Social dynamics impact scolding behaviour in captive groups of common ravens (Corvus corax)

Author(s)
Christian R. Blum, W. Tecumseh Fitch, Thomas Bugnyar
Abstract

Background: Predator avoidance can have immense impacts on fitness, yet individual variation in the expression of anti-predator behaviour remains largely unexplained. Existing research investigating learning of novel predators has focused either on individuals or groups, but not both. Testing in individual settings allows evaluations of learning or personality differences, while testing in group settings makes it impossible to distinguish any such individual differences from social dynamics. In this study, we investigate the effect of social dynamics on individual anti-predator behaviour. We trained 15 captive ravens to recognize and respond to a novel experimental predator and then exposed them to this predator in both group and isolation settings across 1.5 years to tease apart individual differences from social effects and evaluate two hypotheses: (1) weaker anti-predator responses of some individuals in the group occurred, because they failed to recognize the experimental predator as a threat, leading to weak responses when separated, or (2) some individuals had learned the new threat, but their scolding intensity was repressed in the group trials due to social dynamics (such as dominance rank), leading to increased scolding intensity when alone. Results: We found that dominance significantly influences scolding behaviour in the group trials; top-ranked individuals scold more and earlier than lower ranking ones.
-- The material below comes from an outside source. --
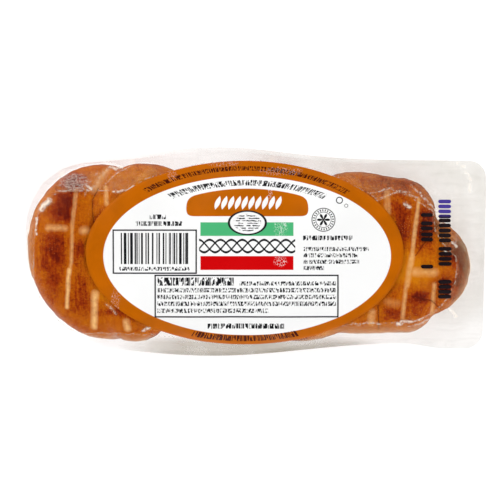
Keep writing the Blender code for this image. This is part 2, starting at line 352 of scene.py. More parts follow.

However, in the separation trials scolding duration is no longer affected by rank. Conclusions: We speculate that, while top-ranked individuals use their anti-predator responses to signal status in the group, lower-ranking ravens may be suppressed from, or are less capable of, performing intense anti-predator behaviour while in the group. This suggests that, in addition to its recruitment or predator-deterrent effects, alarm calling may serve as a marker of individual quality to conspecifics.

Organisation(s)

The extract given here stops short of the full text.